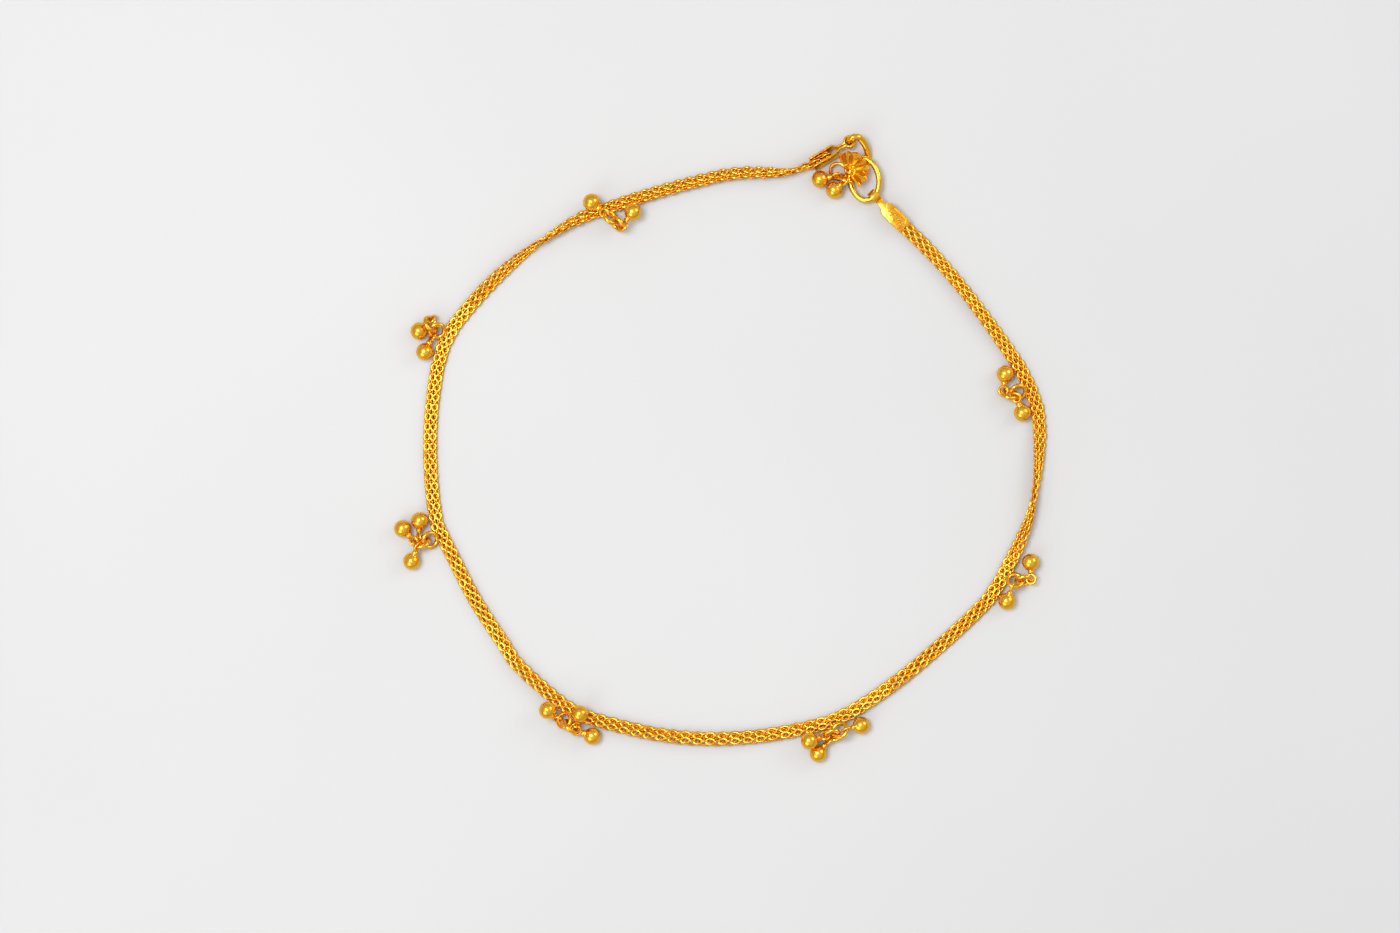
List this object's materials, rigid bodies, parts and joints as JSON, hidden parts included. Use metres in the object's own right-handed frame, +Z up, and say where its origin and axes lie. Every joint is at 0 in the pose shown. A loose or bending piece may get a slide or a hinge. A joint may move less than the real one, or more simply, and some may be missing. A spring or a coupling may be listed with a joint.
{
  "type": "charm anklet",
  "caption": "Flat woven chain anklet lying as a closed loop, with ball drops on linked rings, folded end caps and an S hook with a fluted shell.",
  "frame": {"origin": "middle of the loop's outline, on the surface it lies on", "axes": "+Z up from the surface, +Y towards the clasp side of the loop, +X towards the right end cap's side"},
  "size_m": [0.088, 0.0844, 0.0036],
  "materials": {
    "polished_gold": "polished yellow gold with fine wear",
    "chain_gold": "polished yellow gold links"
  },
  "bodies": {
    "root": {"chain": "chain_gold", "outer_ring_1": "polished_gold", "outer_ring_2": "polished_gold", "outer_ring_3": "polished_gold", "outer_ring_4": "polished_gold", "outer_ring_5": "polished_gold", "outer_ring_6": "polished_gold", "outer_ring_7": "polished_gold", "drop_01": "polished_gold", "drop_02": "polished_gold", "drop_03": "polished_gold", "drop_04": "polished_gold", "drop_05": "polished_gold", "drop_06": "polished_gold", "drop_07": "polished_gold", "drop_08": "polished_gold", "drop_09": "polished_gold", "drop_10": "polished_gold", "drop_11": "polished_gold", "drop_12": "polished_gold", "drop_13": "polished_gold", "drop_14": "polished_gold", "drop_15": "polished_gold", "drop_16": "polished_gold", "drop_17": "polished_gold", "drop_18": "polished_gold", "drop_19": "polished_gold", "left_cap": "polished_gold", "right_cap": "polished_gold", "connector_ring": "polished_gold", "hook": "polished_gold", "clasp_ring": "polished_gold", "clasp_link": "polished_gold"}
  },
  "joints": []
}
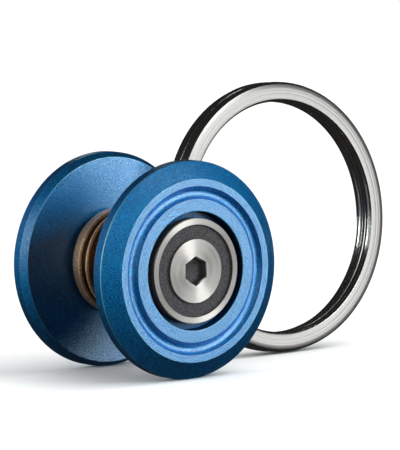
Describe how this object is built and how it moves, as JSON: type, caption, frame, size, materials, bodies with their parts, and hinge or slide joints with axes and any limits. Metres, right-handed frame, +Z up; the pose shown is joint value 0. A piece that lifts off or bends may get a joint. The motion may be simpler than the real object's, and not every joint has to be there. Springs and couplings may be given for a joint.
{
  "type": "magnetic orbiter fidget toy",
  "caption": "Flanged spool on a ribbed copper hub with finger caps on ball bearings, and a loose steel ring that rolls round the hub by magnet.",
  "frame": {"origin": "middle of the bounding box's base, on the table that the flange rims and the ring stand on", "axes": "+Y along the spool's axis towards the rear flange, +X from the spool towards the loose ring, +Z up"},
  "size_m": [0.0908, 0.035, 0.0577],
  "materials": {
    "anodised_blue": "bead-blasted, blue anodised",
    "aged_copper": "tumbled, lightly tarnished copper",
    "turned_steel": "fine turned faces round a dark blasted recess",
    "ring_steel": "polished with fine turned lines",
    "bearing_steel": "ground and polished",
    "spindle_steel": "turned",
    "magnet_plating": "nickel plated",
    "cage_brass": "pressed, satin"
  },
  "bodies": {
    "spool": {"hub_sleeve": "aged_copper", "pole_washer": "bearing_steel", "rear_flange": "anodised_blue", "rear_magnet": "magnet_plating", "rear_outer_race": "bearing_steel", "front_flange": "anodised_blue", "front_magnet": "magnet_plating", "front_outer_race": "bearing_steel"},
    "spindle": {"front_cap": "turned_steel", "rear_cap": "turned_steel", "axle_tube": "spindle_steel", "spacer_tube": "spindle_steel", "front_inner_race": "bearing_steel", "rear_inner_race": "bearing_steel"},
    "front_ball_set": {"front_cage": "cage_brass", "front_ball_01": "bearing_steel", "front_ball_02": "bearing_steel", "front_ball_03": "bearing_steel", "front_ball_04": "bearing_steel", "front_ball_05": "bearing_steel", "front_ball_06": "bearing_steel", "front_ball_07": "bearing_steel", "front_ball_08": "bearing_steel", "front_ball_09": "bearing_steel", "front_ball_10": "bearing_steel"},
    "rear_ball_set": {"rear_cage": "cage_brass", "rear_ball_01": "bearing_steel", "rear_ball_02": "bearing_steel", "rear_ball_03": "bearing_steel", "rear_ball_04": "bearing_steel", "rear_ball_05": "bearing_steel", "rear_ball_06": "bearing_steel", "rear_ball_07": "bearing_steel", "rear_ball_08": "bearing_steel", "rear_ball_09": "bearing_steel", "rear_ball_10": "bearing_steel"},
    "ring": {"orbit_ring": "ring_steel"}
  },
  "joints": [
    {"name": "cap_spin", "type": "hinge", "parent": "spool", "child": "spindle", "pos_m": [-0.02292, 0, 0.0225], "axis": [0, 1, 0], "continuous": true},
    {"name": "front_balls_roll", "type": "hinge", "parent": "spool", "child": "front_ball_set", "pos_m": [-0.02292, 0, 0.0225], "axis": [0, 1, 0], "continuous": true},
    {"name": "rear_balls_roll", "type": "hinge", "parent": "spool", "child": "rear_ball_set", "pos_m": [-0.02292, 0, 0.0225], "axis": [0, 1, 0], "continuous": true},
    {"name": "ring_orbit", "type": "hinge", "parent": "spool", "child": "ring", "pos_m": [-0.02292, 0, 0.0225], "axis": [0, 1, 0], "continuous": true}
  ],
  "couplings": [
    {"joint": "front_balls_roll", "follows": "cap_spin", "ratio": 0.4166},
    {"joint": "rear_balls_roll", "follows": "cap_spin", "ratio": 0.4166}
  ]
}
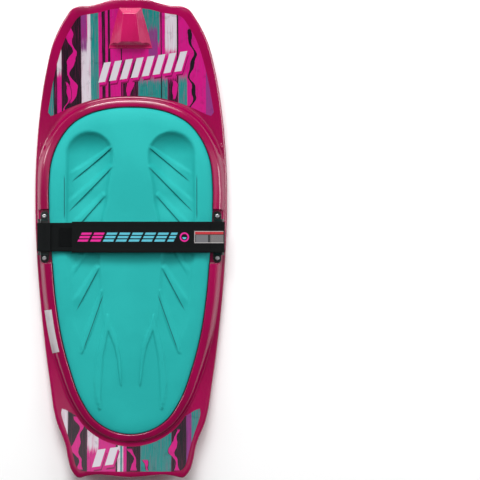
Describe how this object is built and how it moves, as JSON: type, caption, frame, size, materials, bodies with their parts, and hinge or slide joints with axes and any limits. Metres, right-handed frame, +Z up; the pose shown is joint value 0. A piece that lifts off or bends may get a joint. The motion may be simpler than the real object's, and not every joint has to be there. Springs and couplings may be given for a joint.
{
  "type": "kneeboard",
  "caption": "Moulded kneeboard with a contoured foam knee pad, a two-part thigh strap on side brackets, a nose tow hook and crescent fins under the hull.",
  "frame": {"origin": "under the middle of the board, on the plane that the flat of the hull stands on", "axes": "+X to the rider's right, +Y towards the nose, +Z up through the pad"},
  "size_m": [0.513, 1.2699, 0.1157],
  "materials": {
    "deck": "gloss",
    "hull": "matte",
    "core": "cut foam",
    "pad": "matte foam",
    "graphic": "gloss print",
    "label": "satin",
    "bracket": "gloss",
    "steel": "brushed",
    "brass": "turned",
    "plug": "matte",
    "webbing": "woven",
    "padding": "matte",
    "tape": "pile",
    "woven_label": "woven"
  },
  "bodies": {
    "board": {"deck_shell": "deck", "hull_shell": "hull", "foam_core": "core", "knee_pad": "pad", "tow_hook": "deck", "nose_graphic": "graphic", "tail_graphic": "graphic", "serial_label": "label", "fill_plug": "plug", "vent_plug": "plug", "strap_bracket_left": "bracket", "strap_bracket_right": "bracket", "bracket_screw_left_front": "steel", "bracket_washer_left_front": "steel", "bracket_insert_left_front": "brass", "bracket_screw_left_rear": "steel", "bracket_washer_left_rear": "steel", "bracket_insert_left_rear": "brass", "bracket_screw_right_front": "steel", "bracket_washer_right_front": "steel", "bracket_insert_right_front": "brass", "bracket_screw_right_rear": "steel", "bracket_washer_right_rear": "steel", "bracket_insert_right_rear": "brass"},
    "strap_long": {"strap_long_webbing": "webbing", "strap_long_padding": "padding", "strap_long_hook_tape": "tape", "strap_label": "woven_label"},
    "strap_short": {"strap_short_webbing": "webbing", "strap_short_loop_tape": "tape"}
  },
  "joints": [
    {"name": "strap_long_open", "type": "hinge", "parent": "board", "child": "strap_long", "pos_m": [0.243, 0.005, 0.05], "axis": [0, 1, 0], "range_deg": [0, 165]},
    {"name": "strap_short_open", "type": "hinge", "parent": "board", "child": "strap_short", "pos_m": [-0.243, 0.005, 0.05], "axis": [0, -1, 0], "range_deg": [0, 150]}
  ],
  "couplings": [
    {"joint": "strap_short_open", "follows": "strap_long_open", "ratio": 0.909}
  ]
}
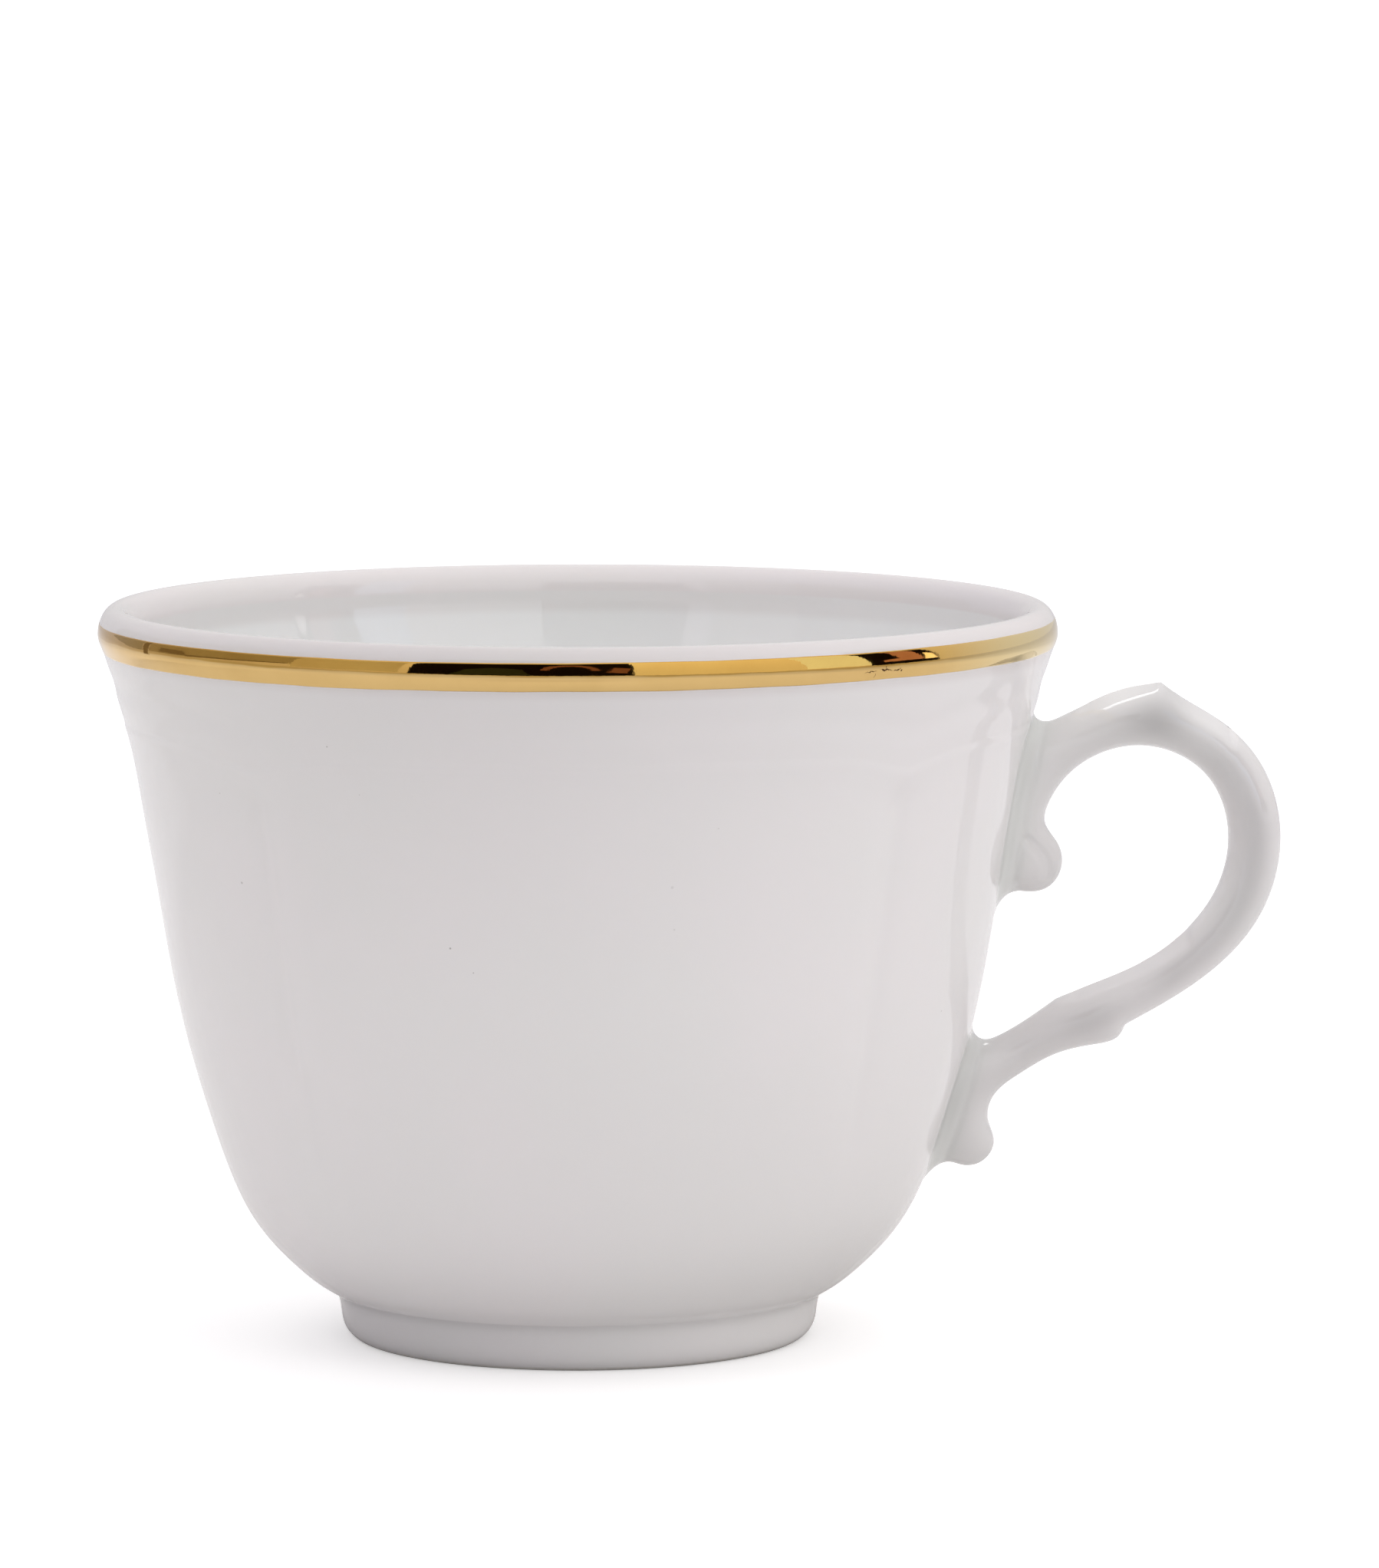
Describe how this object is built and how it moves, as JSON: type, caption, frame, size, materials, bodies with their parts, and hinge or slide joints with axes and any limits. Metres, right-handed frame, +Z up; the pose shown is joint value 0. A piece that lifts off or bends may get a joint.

▶ [EXERCISE]: In the entries above, identify each line that includes the string "loose", then copy it.

▶ [COMPLETE RESPONSE]:
List this object's materials, rigid bodies, parts and joints as JSON, hidden parts included. Use metres in the object's own right-handed frame, +Z up, and say where its origin and axes lie. Every joint is at 0 in the pose shown. A loose or bending piece may get a slide or a hinge. A joint may move less than the real one, or more simply, and some may be missing. A spring or a coupling may be listed with a joint.
  "caption": "Flanged spool on a ribbed copper hub with finger caps on ball bearings, and a loose steel ring that rolls round the hub by magnet.",
  "frame": {"origin": "middle of the bounding box's base, on the table that the flange rims and the ring stand on", "axes": "+Y along the spool's axis towards the rear flange, +X from the spool towards the loose ring, +Z up"},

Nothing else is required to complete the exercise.